A joint venture is an entity that takes the form of a finite term partnership in which the persons jointly undertake a transaction for mutual profit. Generally, each person contributes assets and share risks. Like a partnership, joint ventures can involve any type of business transaction and the “persons” involved can be individuals, groups of individuals, companies, or corporations.
The joint venture could be motivated by strategic financial reasons, to pool resources, divide risk, or exploit joint assets.
In the United States, joint ventures are governed by state partnership, contracts, and commercial transactions law. A joint venture is also treated like a partnership for federal income tax purposes. Similarly, a joint venture is not typically subject to securities laws. Under California law, joint ventures are nearly identical to general partnerships. No filing with the secretary of state is required for their formation, nor are any written documents necessary.

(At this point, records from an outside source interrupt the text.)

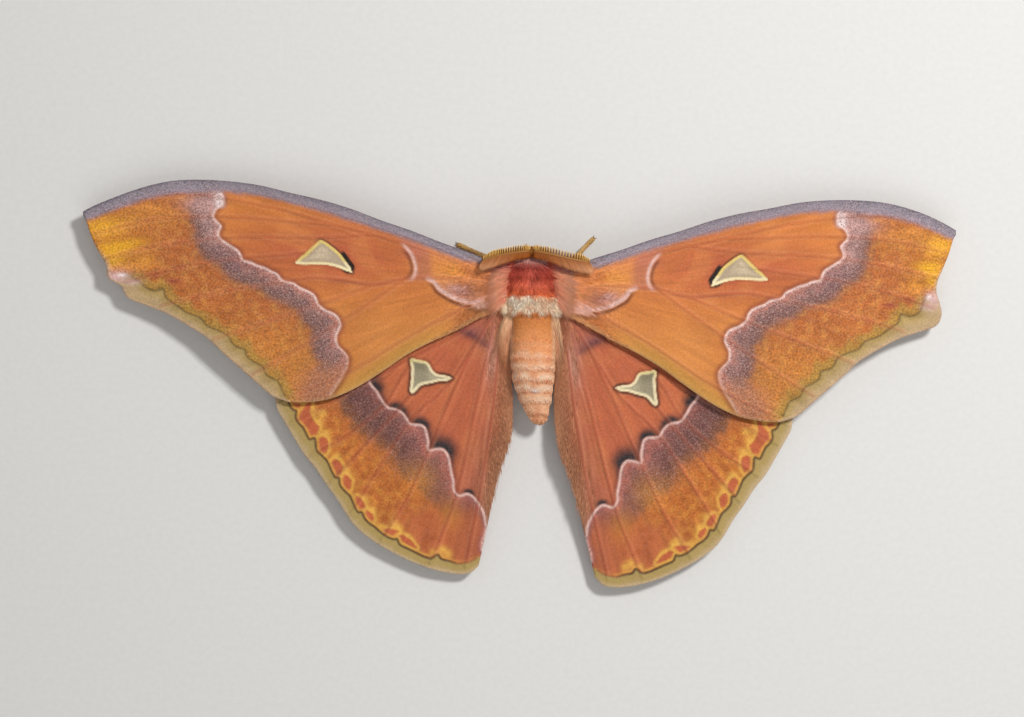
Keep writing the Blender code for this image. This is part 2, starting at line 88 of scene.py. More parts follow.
def roundLine(points, parts=4):
    line = np.array(points, float)
    before = np.vstack([2 * line[0] - line[1], line])
    after = np.vstack([line, 2 * line[-1] - line[-2]])
    slopes = (after[1:] - before[:-1]) * 0.5
    rows = []
    for i in range(len(line) - 1):
        for j in range(parts):
            f = j / parts
            rows.append(line[i] * (2 * f ** 3 - 3 * f ** 2 + 1) + slopes[i] * (f ** 3 - 2 * f ** 2 + f)
                        + line[i + 1] * (3 * f ** 2 - 2 * f ** 3) + slopes[i + 1] * (f ** 3 - f ** 2))
    rows.append(line[-1])
    return np.array(rows)


def lineDistance(x, y, points, closed=False):
    line = np.vstack([points, points[:1]]) if closed else np.asarray(points, float)
    best = np.full(len(x), 1e9)
    sign = np.ones(len(x))
    nearX = np.zeros(len(x))
    nearY = np.zeros(len(x))
    for (x0, y0), (x1, y1) in zip(line[:-1], line[1:]):
        dx, dy = x1 - x0, y1 - y0
        share = np.clip(((x - x0) * dx + (y - y0) * dy) / max(dx * dx + dy * dy, 1e-9), 0.0, 1.0)
        px, py = x0 + dx * share, y0 + dy * share
        distance = np.hypot(x - px, y - py)
        closer = distance < best
        best = np.where(closer, distance, best)
        sign = np.where(closer, np.sign(dx * (y - y0) - dy * (x - x0)), sign)
        nearX = np.where(closer, px, nearX)
        nearY = np.where(closer, py, nearY)
    return best, sign, nearX, nearY


def signedDistance(x, y, points):
    best, sign = lineDistance(x, y, points)[:2]
    return best * sign


def insideShape(x, y, points):
    within = np.zeros(len(x), bool)
    px, py = points[-1]
    for cx, cy in points:
        if cy != py:
            crossing = (px - cx) * (y - cy) / (py - cy) + cx
            within ^= ((cy > y) != (py > y)) & (x < crossing)
        px, py = cx, cy
    return within


def shapeDistance(x, y, points):
    best = lineDistance(x, y, points, closed=True)[0]
    return np.where(insideShape(x, y, points), -best, best)


# materials

def newMaterial(name):
    material = bpy.data.materials.new(name)
    material.use_nodes = True
    nodes = material.node_tree.nodes
    return material, nodes, material.node_tree.links, nodes["Principled BSDF"]


def addNoise(nodes, links, place, scale, detail):
    texture = nodes.new("ShaderNodeTexNoise")
    texture.inputs["Scale"].default_value = scale
    texture.inputs["Detail"].default_value = detail
    links.new(place.outputs["Object"], texture.inputs["Vector"])
    return texture.outputs["Fac"]


def addRamp(nodes, links, source, low, high, start, end):
    ramp = nodes.new("ShaderNodeMapRange")
    ramp.clamp = True
    for name, value in (("From Min", low), ("From Max", high), ("To Min", start), ("To Max", end)):
        ramp.inputs[name].default_value = value
    links.new(source, ramp.inputs["Value"])
    return ramp.outputs["Result"]


def addMix(nodes, links, kind, amount, first, second):
    mix = nodes.new("ShaderNodeMix")
    mix.data_type = "RGBA"
    mix.blend_type = kind
    for socket, value in ((mix.inputs[0], amount), (mix.inputs[6], first), (mix.inputs[7], second)):
        if isinstance(value, bpy.types.NodeSocket):
            links.new(value, socket)
        elif isinstance(value, str):
            socket.default_value = (*colour(value), 1.0)
        else:
            socket.default_value = value
    return mix.outputs[2]


def addProduct(nodes, links, first, second):
    product = nodes.new("ShaderNodeMath")
    product.operation = "MULTIPLY"
    links.new(first, product.inputs[0])
    links.new(second, product.inputs[1])
    return product.outputs[0]


def addBump(nodes, links, shader, height, strength, distance):
    bump = nodes.new("ShaderNodeBump")
    bump.inputs["Strength"].default_value = strength
    bump.inputs["Distance"].default_value = distance
    links.new(height, bump.inputs["Height"])
    links.new(bump.outputs["Normal"], shader.inputs["Normal"])


def readAttribute(nodes, name):
    reader = nodes.new("ShaderNodeAttribute")
    reader.attribute_name = name
    return reader


scaleLooks = {
    "grainScale": 3500.0, "otherGrain": 1.37, "lightGrain": "#CDAEA6", "darkGrain": "#4A302E",
    "scaleScale": 2500.0, "roughness": 0.75, "gloss": 0.25, "bump": 0.55, "bumpDepth": 0.00012,
}
eyeLooks = {"facetScale": 9000.0, "rim": "#3A221A", "middle": "#140C0A", "roughness": 0.18, "bump": 0.35,
            "bumpDepth": 0.00005}
floorLooks = {"scale": 900.0, "dark": "#D8D6D2", "light": "#DCDAD6", "roughness": 0.8, "reach": 2.0}


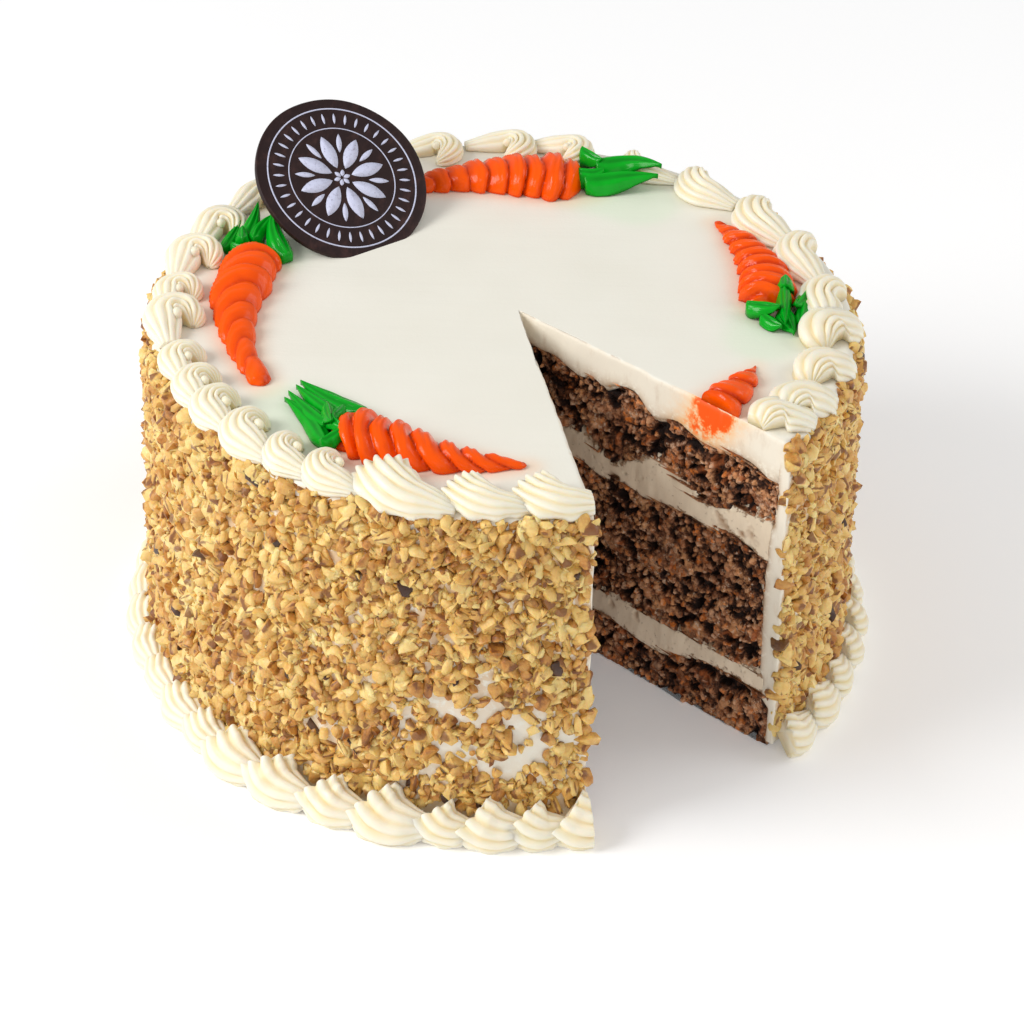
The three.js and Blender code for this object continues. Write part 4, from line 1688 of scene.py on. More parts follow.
@dataclass(frozen=True)
class WalnutCrust:
    """Chopped walnut pressed into the cream of the side, one piece for each kind of bit."""

    finish: Finish
    low: float = 7.0
    high: float = 107.4
    size: float = 2.4
    least_size: float = 0.66
    greatest_size: float = 1.55
    nearest: float = 1.68
    sink: float = 0.26
    skinned: float = 0.19
    sharp_angle: float = 58.0
    clear_turns: tuple[float, float] = (95.0, 250.0)
    clear_level: float = 104.0

    def bit(self, kind: BitKind) -> Object:
        """Breaks one bit: a hull round a few random corners.

        Args:
            kind: Its kind.

        Returns:
            An object of two or three dozen faces that only the tree uses.
        """
        length, width, height, corners, _ = kind.value
        draw = np.random.default_rng(100 + list(BitKind).index(kind))
        work = bmesh.new()
        ways = draw.normal(size=(corners, 3))
        ways /= np.linalg.norm(ways, axis=1)[:, None]
        spots = ways * draw.uniform(0.84, 1.1, (corners, 1)) * np.array([length, width, height])
        if kind is BitKind.CRESCENT:
            spots[:, 1] += 0.35 * spots[:, 0] ** 2
        for spot in spots:
            work.verts.new(Vector(spot * self.size * MM))
        bmesh.ops.convex_hull(work, input=work.verts)
        bmesh.ops.delete(work, geom=[v for v in work.verts if not v.link_faces], context="VERTS")
        bmesh.ops.recalc_face_normals(work, faces=work.faces)
        mesh = bpy.data.meshes.new(f"walnut_{kind.name.lower()}")
        work.to_mesh(mesh)
        work.free()
        skin = mesh.attributes.new("skin", "FLOAT", "POINT")
        brown = draw.random(len(mesh.vertices)) < self.skinned
        skin.data.foreach_set("value", brown.astype(np.float32))
        mesh.shade_smooth()
        mesh.set_sharp_from_angle(angle=math.radians(self.sharp_angle))
        return bpy.data.objects.new(mesh.name, mesh)

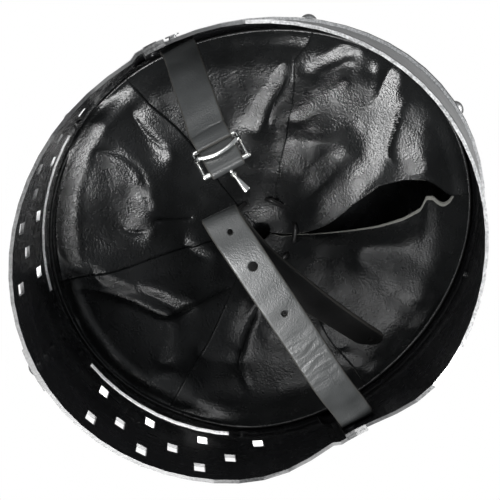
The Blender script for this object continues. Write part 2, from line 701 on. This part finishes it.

The parties involved in a joint venture are subject to personal liability for the debts incurred in the venture. Each of them is jointly and severally liable, meaning that each is responsible for the entire amount of the debts until the entire debt is satisfied. If the persons involved in the joint venture are business entities, the assets of those business entities would be subject to satisfy debts of the venture.
A joint venture is generally governed by what is called a joint venture agreement, which is similar to a partnership agreement in a lot of aspects, but also has clauses specific to a joint venture only.